Знаменитый фетиш в искусстве и литературе рубежа веков — голова Иоанна Крестителя, которого современники сравнивали с Соловьевым и голова которого будет играть важную роль в следующих главах, посвященных Блоку. Христианский объект поклонения — фетишизированная голова Крестителя — подчеркивала характерное для эпохи декаданса смешение сексуального желания и религиозного почитания. Благодаря своему метонимическому характеру в риторике, фетиш также воплощал важное противоречие того времени: обладая потенциалом воссоединения целого (и таким образом, восстановления кастрированного тела) он служил для вытеснения желания из гениталий в замещающий объект любви. То есть фетиш становится символическим фрагментом, обладающим собственной эстетической силой, будь то часть тела, предмет одежды или украшение. Из этого мы можем заключить, что дело оказывается не столько в метонимическом напряжении между частью и целым, которое является основой индивидуального сексуального переживания фетишиста, сколько в замещающей роли фетиша — субститута чего-то, чего он одновременно желает и боится. По крайней мере, именно так Фрейд формулирует основные сексуальные страхи того времени.
Современного читателя поражает отрицание Соловьевым психологии ради радикальных утопических воззрений. Если нас больше интересует бессознательный, тайный смысл любви, русские современники Соловьева, в первую очередь, обращали внимание на ее философскую сущность. Во взглядах Соловьева их особенно занимало место прокреативной семьи в его концепции эроса и эволюция от неорганической жизни к Царству Божию на земле. Наиболее резкую критику «московских философов», Трубецких и Грота, вызвала недооценка Соловьевым семьи, вероятно наиболее ярко проявившаяся в следующем заявлении о материнской любви[222]
: «Материнская [любовь] и по силе чувства, и по конкретности предмета приближается к любви половой, но по другим причинам не может иметь равного с нею значения для человеческой индивидуальности.
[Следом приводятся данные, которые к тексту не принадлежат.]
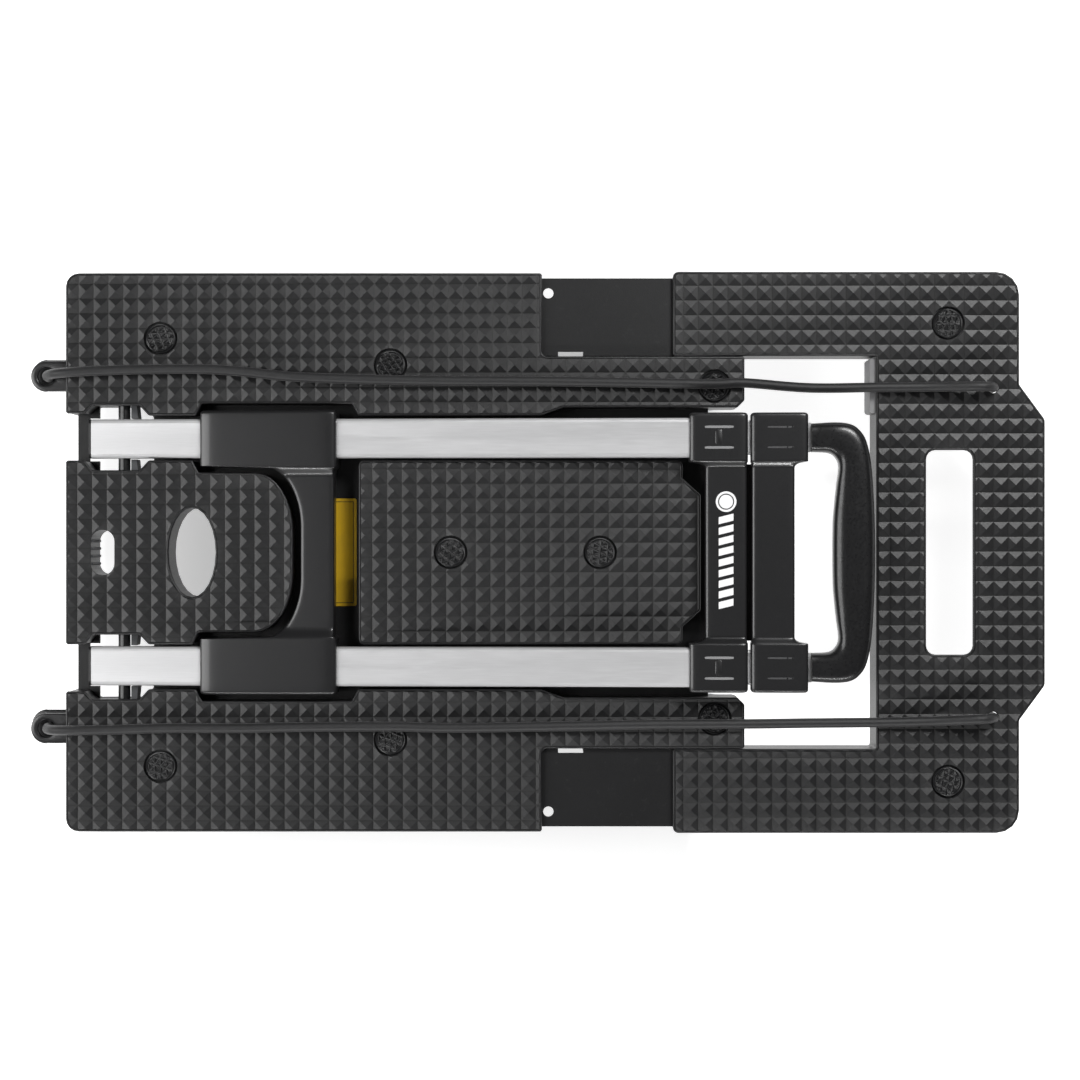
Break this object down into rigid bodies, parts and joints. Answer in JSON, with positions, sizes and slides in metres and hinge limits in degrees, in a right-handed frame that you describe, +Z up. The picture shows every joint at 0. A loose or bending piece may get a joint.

Она обусловлена фактом размножения и сменою поколений»[223].Реакция общества на «Смысл любви» и «Оправдание добра» (1897), где Соловьев продолжал развивать тему продолжения рода, стала частью полемики о половом вопросе и браке, развернувшейся после выхода «Крейцеровой сонаты» в 1890 г.[224]
Как Толстой в послесловии к «Крейцеровой сонате», Соловьев в «Оправдании добра» высмеивает опасения тех, кто считает, что его проповедь идеала воздержания приведет к смерти человечества: «Полагать же, что проповедь полового воздержания, хотя бы самая энергичная и успешная, может преждевременно прекратить физическое размножение человеческой природы и привести ее к гибели, есть мнение столь нелепое, что по справедливости следует усомниться в его искренности»[225]. Философ особо подчеркивает, что до момента соединения всех живущих и усопших в коллективном сизигическом союзе «прекращение деторождения в силу проповеди целомудрия» бессмысленно. Показывая, что осознает дискурсивную природу своего утопического проекта, он пишет, что до этого времени размножение будет продолжаться, а чудо деторождения — оставаться искуплением человеческого «плотского греха», как он его называет[226].Хотя Соловьев и называет половой акт «плотским грехом», он высмеивает страхи своих современников не с моральных, а с философских позиций. Он далек от взглядов Толстого, считавшего человечество просто слишком слабым, чтобы постоянно воздерживаться от секса. В отличие от Позднышева из «Крейцеровой сонаты», для которого постыден сам половой акт, Соловьев в своем философском дискурсе связывает постыдность секса с неспособностью человека победить природу, поскольку сам он, являясь орудием родового процесса, постоянно продлевает власть смерти[227]
. Подобно Ницше, Соловьев считает, что человек находится на стадии незавершенности, которая должна быть преодолена, но на место человекобога он ставит Богочеловека. Сверхчеловек Ницше побеждает страх смерти; Богочеловек Соловьева — нечто большее, чем отдельный индивидуум, — побеждает саму смерть в глобальном проекте преобразования мира.Если же рассмотреть эротическую утопию Соловьева в русле декаданса, то предписание отложить эротическое слияние до реализации утопии напоминает умозрительный декадентский эротизм. Скрещивание эротики, воздержания и андрогинизма в эпоху, характеризовавшуюся гендерной неопределенностью, выдвигает фетишистское желание в качестве альтернативы размножению. Это именно «декадентские», а не утопические сексуальные практики. Итак, если поглубже изучить эротический палимпсест Соловьева, мы можем обнаружить, что за его преображающим проектом жизнетворчества стоит аутоэротизм и фетишистская любовь.